Originally from Rajasthan, Raju has travelled hundreds of kilometres with his family to earn a livelihood from broom making. Broom makers are among Kashmir’s four lakh immigrant workers, though estimates suggest there may be at least a lakh more, with 60,000 in the Valley alone. Wages in Kashmir are comparatively high, and employers are largely kind.
Under the shadow of a tree quite near the busy road, Raju puts all his efforts into making a living. “We have come here to earn, we can’t rest” a tired Raju said as a car whizzed past the makeshift tents where he works and lives, raising huge clouds of dust in its wake.
The date leaf raw material for making brooms comes from Rajasthan and takes a good amount of effort and expertise to work with. Brooms are made in many phases, passing from hand to hand. The first step once the material arrives is for the makers to start tearing the leaves. “We do it during the night,” says Anand, Raju’s father. “It takes hours and hurts our hands. We have no option.”
Poor though they are, the broom makers take pride in their craft. Children, half-naked and with their ribs visible, are fascinated by the date leaves, despite the sharp edges that leave cuts on their hands and arms as they run with the leaves for their parents to pile into their tents. The leaves aren’t just for earning a livelihood; they are a comfort at night as they serve as ‘mattresses’ despite the painful scratches they leave on back and shoulders.
During the day, Raju’s specialty is making broom handles. His skills are profound; at his age, he works with the dexterity of an adult. To make a handle, he needs rubber rope, aluminium foil and covering, all sourced from scratch or from rag pickers. Rubber rope repurposed from truck tyre tubes is a job mostly carried out by women, who slice tyres into shreds with razor blades in the blink of an eye.
In making broom handles, Raju starts by putting one end of a rubber rope between his toes and the other between his teeth. The handle’s covering comes from fast food packaging, which Raju now wraps around the handle’s end.
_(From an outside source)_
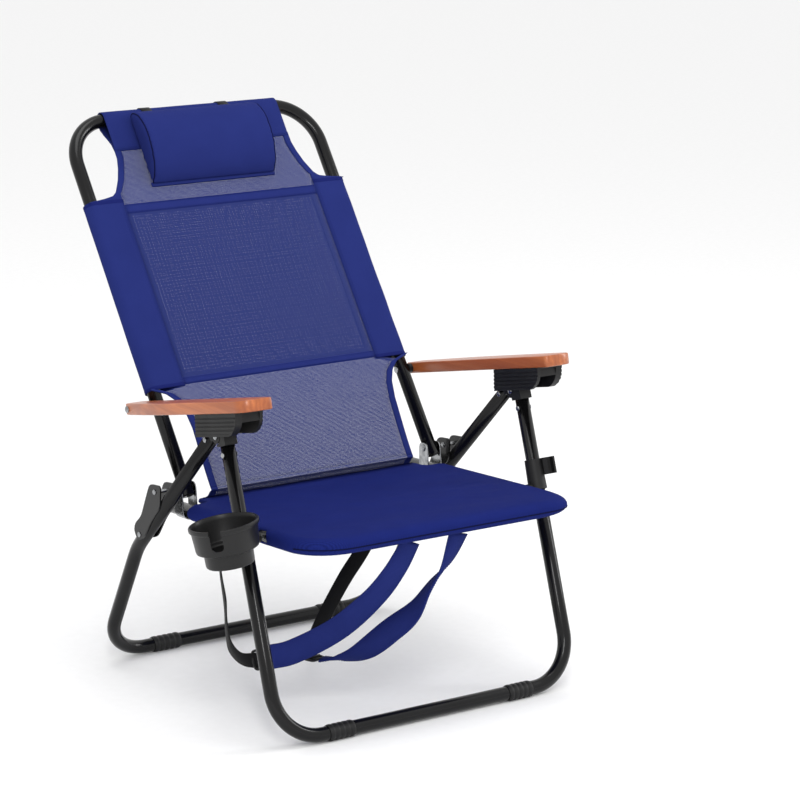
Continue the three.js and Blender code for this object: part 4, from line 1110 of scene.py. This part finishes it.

The rubber rope is then tied over the wrapping while concealing the sharp edges of the leaves beneath. As the handle takes shape, Raju releases the other end of the rope from between his toes, cuts it apart and knots the two ends. He then ties aluminium strips between the leaves, parting the ends like braids. “Hundred brooms a day,” he says with a frown on his face. A fine handle for another broom is complete. Loose or unwanted parts are hammered out and the broom is ready for sale.
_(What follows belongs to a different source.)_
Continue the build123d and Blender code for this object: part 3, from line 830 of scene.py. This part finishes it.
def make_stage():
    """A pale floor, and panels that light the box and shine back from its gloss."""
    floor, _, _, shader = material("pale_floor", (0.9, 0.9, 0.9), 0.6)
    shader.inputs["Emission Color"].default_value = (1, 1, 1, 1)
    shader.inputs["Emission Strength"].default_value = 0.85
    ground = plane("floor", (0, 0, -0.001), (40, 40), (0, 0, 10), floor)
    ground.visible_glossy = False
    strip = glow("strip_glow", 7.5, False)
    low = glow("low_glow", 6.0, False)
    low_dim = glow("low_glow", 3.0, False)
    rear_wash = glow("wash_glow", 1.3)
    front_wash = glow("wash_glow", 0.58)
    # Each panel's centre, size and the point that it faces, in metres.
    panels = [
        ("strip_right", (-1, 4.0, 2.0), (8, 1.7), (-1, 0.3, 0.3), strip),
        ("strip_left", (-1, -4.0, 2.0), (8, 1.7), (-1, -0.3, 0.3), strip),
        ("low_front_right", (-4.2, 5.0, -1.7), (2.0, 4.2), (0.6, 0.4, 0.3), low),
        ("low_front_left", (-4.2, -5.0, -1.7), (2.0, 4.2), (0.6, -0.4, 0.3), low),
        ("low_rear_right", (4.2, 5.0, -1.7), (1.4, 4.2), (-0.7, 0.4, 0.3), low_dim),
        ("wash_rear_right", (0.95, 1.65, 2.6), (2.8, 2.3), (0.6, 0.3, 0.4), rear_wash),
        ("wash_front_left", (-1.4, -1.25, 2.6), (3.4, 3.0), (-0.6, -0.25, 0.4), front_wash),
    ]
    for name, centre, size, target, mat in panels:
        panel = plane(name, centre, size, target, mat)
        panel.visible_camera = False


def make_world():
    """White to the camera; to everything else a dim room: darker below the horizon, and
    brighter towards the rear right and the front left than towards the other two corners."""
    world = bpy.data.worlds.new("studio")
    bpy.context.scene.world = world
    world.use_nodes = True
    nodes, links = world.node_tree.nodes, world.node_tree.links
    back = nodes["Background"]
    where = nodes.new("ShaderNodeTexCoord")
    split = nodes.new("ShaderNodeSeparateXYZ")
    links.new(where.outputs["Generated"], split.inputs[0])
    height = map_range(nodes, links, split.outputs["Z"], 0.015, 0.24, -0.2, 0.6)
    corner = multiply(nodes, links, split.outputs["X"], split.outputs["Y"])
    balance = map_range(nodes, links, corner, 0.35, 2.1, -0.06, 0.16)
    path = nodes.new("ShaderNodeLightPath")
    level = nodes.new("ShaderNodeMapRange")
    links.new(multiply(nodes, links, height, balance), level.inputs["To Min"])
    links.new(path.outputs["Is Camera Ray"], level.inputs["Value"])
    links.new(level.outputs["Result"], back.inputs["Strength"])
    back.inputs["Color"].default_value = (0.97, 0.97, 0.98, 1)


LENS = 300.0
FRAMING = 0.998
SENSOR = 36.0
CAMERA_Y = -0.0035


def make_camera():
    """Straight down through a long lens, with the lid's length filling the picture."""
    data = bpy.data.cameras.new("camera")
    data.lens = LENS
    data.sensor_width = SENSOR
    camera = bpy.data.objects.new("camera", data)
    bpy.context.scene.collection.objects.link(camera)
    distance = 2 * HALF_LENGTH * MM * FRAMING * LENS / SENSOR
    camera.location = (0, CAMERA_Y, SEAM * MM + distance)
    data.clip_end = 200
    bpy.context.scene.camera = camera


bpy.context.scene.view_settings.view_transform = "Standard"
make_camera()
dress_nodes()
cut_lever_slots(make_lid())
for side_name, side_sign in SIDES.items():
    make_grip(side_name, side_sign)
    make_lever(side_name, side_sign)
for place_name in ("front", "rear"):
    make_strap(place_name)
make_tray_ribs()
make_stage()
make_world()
After such a hectic process, the only meal for the broom maker is plain bread with raw onions. “Food is costly. So we only breastfeed infants. It sometimes becomes impossible for adults to get two square meals,” the mother of a visibly weak baby said.
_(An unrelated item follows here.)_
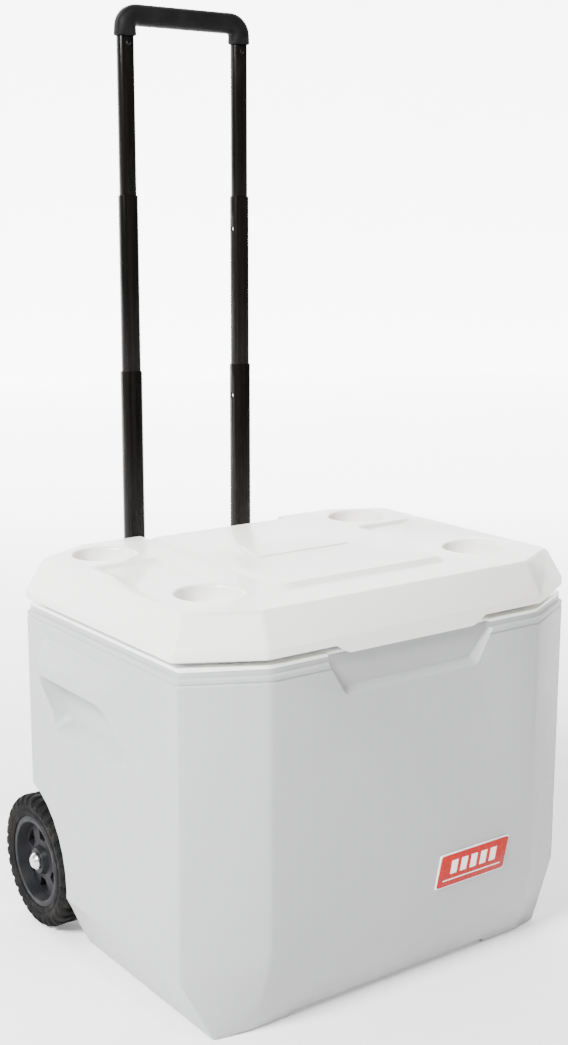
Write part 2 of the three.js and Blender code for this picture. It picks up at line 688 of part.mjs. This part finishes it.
function stage(tube, low, high, holes) {
  const bores = union(...holes.map(buttonHole));
  return tubeCore(tube, 0, low, high).subtract(tubeCore(tube, -tubeWall, low - 5, high + 5)).subtract(bores);
}

putPair('handle_sleeve', stage(sleeveTube, sleeveBottom + gap, sleeveTop, [sleeveButton]), tubeBlack);
putPair('handle_tube_lower', stage(
  lowerTube, sleeveButton - buttonTail, lowerTop, [sleeveButton, lowerButton]), tubeBlack);
putPair('handle_tube_middle', stage(
  middleTube, lowerButton - buttonTail - 2, middleTop, [lowerButton, middleButton]), tubeBlack);
putPair('handle_tube_upper', stage(
  upperTube, middleButton - buttonTail + 4, socketHeight + 16, [middleButton]), tubeBlack);

// A lock button sits in the wall of the inner tube and shows through the hole of the outer one.
function lockButton(tube, z) {
  const face = innerFace(tube);
  const profile = [
    [0, face], [buttonRadius - 0.4, face], [buttonRadius, face + 0.4], [buttonRadius, face + 3],
    [buttonRadius + 1.4, face + 3], [buttonRadius + 1.4, face + 4.2], [0, face + 4.2],
  ];
  const loop = profile.map(([radius, along]) => corner2(radius, along));
  return solid(new THREE.LatheGeometry(loop, 8).rotateZ(-Math.PI / 2).translate(0, postY, z));
}

putPair('lock_button_low', lockButton(lowerTube, sleeveButton), steel);
putPair('lock_button_middle', lockButton(middleTube, lowerButton), steel);
putPair('lock_button_high', lockButton(upperTube, middleButton), steel);

const bend = gripThickness / 2 + 1;

// Cross section of the grip at one station: half size in the plane of the handle, half size along Y.
function gripRing(x, z, angle, half, halfDepth) {
  const travel = new THREE.Vector3(Math.cos(angle), 0, Math.sin(angle));
  const across = new THREE.Vector3().crossVectors(Y, travel);
  const loop = blunted(rectangle(-half, half, -halfDepth, halfDepth), 0.78 * Math.min(half, halfDepth), 3);
  return loop.map((point) => new THREE.Vector3(x, postY, z)
    .addScaledVector(across, point.x).addScaledVector(Y, point.y));
}

function gripStations() {
  const half = gripThickness / 2;
  const socketX = upperTube.width / 2 + gap + 2.6;
  const socketY = upperTube.depth / 2 + gap + 2.6;
  const base = gripTop - half - bend;
  const stations = [
    [-postHalfSpacing, socketHeight, Math.PI / 2, socketX, socketY],
    [-postHalfSpacing, socketHeight + 6, Math.PI / 2, socketX + 0.4, socketY + 1.2],
  ];
  for (let k = 0; k <= 5; k += 1) {
    const turn = Math.PI / 2 * (1 - k / 5);
    stations.push([
      -postHalfSpacing + bend * (1 - Math.sin(turn)), base + bend * Math.cos(turn),
      turn, half + 0.4 * Math.sin(turn), half - 0.8 * Math.sin(turn)]);
  }
  stations.push([-postHalfSpacing + bend + 12, gripTop - half, 0, half - 0.6, half]);
  const back = stations.map(([x, z, angle, ...size]) => [-x, z, -angle, ...size]).reverse();
  return [...stations, ...back];
}

const socketBores = bothEnds(
  prism(tubeLoop(upperTube, gap), socketHeight - 5, socketHeight + 16 + gap)
    .translate(postHalfSpacing, postY, 0));
put('handle_grip', solid(skin(gripStations().map((station) => gripRing(...station))))
  .subtract(socketBores), gripBlack);

function turnedY(profile, x, z, sides = 8) {
  const loop = profile.map(([radius, along]) => corner2(radius, along));
  return new THREE.LatheGeometry(loop, sides).translate(x, 0, z);
}

const tubeFront = postY - upperTube.depth / 2;
putPair('grip_rivet', solid(turnedY([
  [0, tubeFront - 1.8], [2.2, tubeFront - 1.6], [rivetRadius, tubeFront - gap - 0.2],
  [rivetRadius, tubeFront - gap], [0, tubeFront - gap],
], postHalfSpacing, socketHeight - rivetDrop)), tubeBlack);

// ---- Handle brackets ----------------------------------------------------------------------------

const plateBack = tubY + 4 + gap;

function bracket([low, high], holeBottom) {
  const reach = postHalfSpacing + 39;
  const sleeveX = sleeveTube.width / 2 + 4.5;
  const sleeveY = sleeveTube.depth / 2 + 4;
  const plate = blunted(rectangle(-reach, reach, low, high), 5, 2);
  const clamp = blunted(rectangle(-sleeveX, sleeveX, tubY + gap, postY + sleeveY), 5, 3);
  const holes = [-1, 1].map((side) => solid(
    prism(tubeLoop(sleeveTube, gap), holeBottom, high + 5).translate(side * postHalfSpacing, postY, 0)));
  return solid(prism(plate, -plateBack, -tubY - gap).applyMatrix4(toXZ))
    .add(solid(prism(clamp, low, high).translate(postHalfSpacing, 0, 0)))
    .add(solid(prism(clamp, low, high).translate(-postHalfSpacing, 0, 0)))
    .subtract(union(...holes)).subtract(screwHoles);
}

put('handle_bracket_upper', bracket(upperBracket, upperBracket[0] - 5), plasticBlack);
put('handle_bracket_lower', bracket(lowerBracket, sleeveBottom), plasticBlack);

screws.forEach(([x, z], i) => {
  const seat = plateBack + gap;
  const profile = [
    [0, tubY - 12], [2, tubY - 12], [2, seat], [5, seat], [5, seat + 1.4], [3.4, seat + 2.8], [0, seat + 2.8]];
  put(`bracket_screw_${i + 1}`, solid(turnedY(profile, x, z)), steel);
});

// ---- Badge --------------------------------------------------------------------------------------

function badgeLayer(shrink, back, front) {
  const halfX = badgeLength / 2 - shrink;
  const halfZ = badgeHeight / 2 - shrink;
  const lean = badgeSlant / 2;
  const corners = [
    corner2(-halfX - lean, -halfZ), corner2(halfX - lean, -halfZ),
    corner2(halfX + lean, halfZ), corner2(-halfX + lean, halfZ)];
  return prism(blunted(corners, 3, 3), back, front).applyMatrix4(toXZ).translate(badgeX, -tubY, badgeZ);
}

put('badge_plate', badgeLayer(0, gap, 2), badgeWhite);
put('badge_inlay', badgeLayer(badgeBorder, 2 + gap, badgeProud), badgeRed);

// ---- Drain --------------------------------------------------------------------------------------

const tubWallInside = linerX - ledgeStep - linerWall;
const pocketFloor = tubX - drainRecess;
put('drain_spout', turnedX([
  [drainBore, tubWallInside - 3], [18, tubWallInside - 3], [18, tubWallInside - gap],
  [drainTube, tubWallInside - gap], [drainTube, pocketFloor + 13], [drainBore, pocketFloor + 13],
], drainY, drainHeight, 20), plasticBlack);
put('drain_nut', solid(rodX(18, pocketFloor + gap, pocketFloor + 4, drainY, drainHeight, 6))
  .subtract(solid(rodX(drainTube + gap, pocketFloor - 5, pocketFloor + 9, drainY, drainHeight))), plasticBlack);
put('drain_gasket', turnedX([
  [drainTube + gap, pocketFloor + 4 + gap], [15, pocketFloor + 4 + gap], [15, pocketFloor + 6],
  [drainTube + gap, pocketFloor + 6],
], drainY, drainHeight, 20), rubberBlack);
const capBody = solid(new THREE.LatheGeometry([
  corner2(0, pocketFloor + 13 + gap), corner2(drainTube + gap, pocketFloor + 13 + gap),
  corner2(drainTube + gap, pocketFloor + 6 + gap), corner2(16, pocketFloor + 6 + gap),
  corner2(16, pocketFloor + 14), corner2(14.5, pocketFloor + 15.5), corner2(0, pocketFloor + 15.5),
], 20).rotateZ(-Math.PI / 2).translate(0, drainY, drainHeight));
const capWing = solid(block(
  pocketFloor + 15, pocketFloor + 17.6, drainY - 11, drainY + 11, drainHeight - 2, drainHeight + 2));
put('drain_cap', capBody.add(capWing), plasticBlack);

export default group;
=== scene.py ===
import json
import math

import bpy
from mathutils import Euler, Matrix, Vector


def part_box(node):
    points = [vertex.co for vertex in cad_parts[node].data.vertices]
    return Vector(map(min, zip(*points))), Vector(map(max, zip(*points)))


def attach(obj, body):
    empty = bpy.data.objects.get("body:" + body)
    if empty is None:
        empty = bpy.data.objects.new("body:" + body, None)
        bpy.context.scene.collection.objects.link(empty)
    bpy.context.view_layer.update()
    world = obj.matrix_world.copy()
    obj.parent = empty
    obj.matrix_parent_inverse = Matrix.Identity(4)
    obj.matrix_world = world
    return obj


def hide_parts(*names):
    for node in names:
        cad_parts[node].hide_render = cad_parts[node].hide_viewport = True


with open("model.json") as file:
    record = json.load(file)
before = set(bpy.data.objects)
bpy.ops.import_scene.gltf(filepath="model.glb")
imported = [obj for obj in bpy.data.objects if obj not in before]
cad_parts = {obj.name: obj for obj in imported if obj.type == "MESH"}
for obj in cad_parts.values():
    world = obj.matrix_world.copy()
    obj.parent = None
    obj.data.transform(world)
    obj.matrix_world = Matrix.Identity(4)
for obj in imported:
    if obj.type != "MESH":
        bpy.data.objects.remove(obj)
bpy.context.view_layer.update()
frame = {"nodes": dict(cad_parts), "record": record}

nodes = frame["nodes"]


# ---- Camera -------------------------------------------------------------------------------------

CAMERA_PLACE = (-1.0593, -1.4494, 0.8937)
CAMERA_AZIMUTH = -36.07
CAMERA_ELEVATION = 11.82
CAMERA_ROLL = 0.12
CAMERA_LENS = 51.35


def add_camera():
    data = bpy.data.cameras.new("camera")
    data.lens = CAMERA_LENS
    data.sensor_width = 36
    data.clip_end = 60
    camera = bpy.data.objects.new("camera", data)
    tilt = Euler((math.radians(90 - CAMERA_ELEVATION), 0, math.radians(CAMERA_AZIMUTH)), "XYZ")
    roll = Matrix.Rotation(math.radians(CAMERA_ROLL), 4, "Z")
    camera.matrix_world = Matrix.Translation(CAMERA_PLACE) @ tilt.to_matrix().to_4x4() @ roll
    bpy.context.collection.objects.link(camera)
    bpy.context.scene.camera = camera


# ---- Materials ----------------------------------------------------------------------------------

NOISE_ROUGHNESS = 0.55
SAW_SHIFT = 20.5                    # whole teeth keep the value positive, the half centres a tooth on zero
BADGE_LEAN = 9 / 41                 # how far the badge's ends lean for each unit of height
BADGE_BARS = 5
BADGE_BAR_PITCH = 0.0155
BADGE_LINE_HALF = 0.046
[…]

After they eat, children help mothers in beating the brooms. Raju’s aunt Parvati uses a wooden bar with nails in it to remove the brooms hard edges and make them lighter and more spread out. She raises a broom and thuds it on the bar at least a hundred times before passing it ready to be sold to passengers on board buses and to other markets in the Valley.
Brooms are sold here at three times their price in Rajasthan, which is what brings Raju and families like Raju’s to the Valley. “In Rajasthan, a broom costs not more than Rs 10 apiece, and dealers pay us Rs 5-6 per broom. But here, they pay us Rs 14-15 on each broom,” says Anand.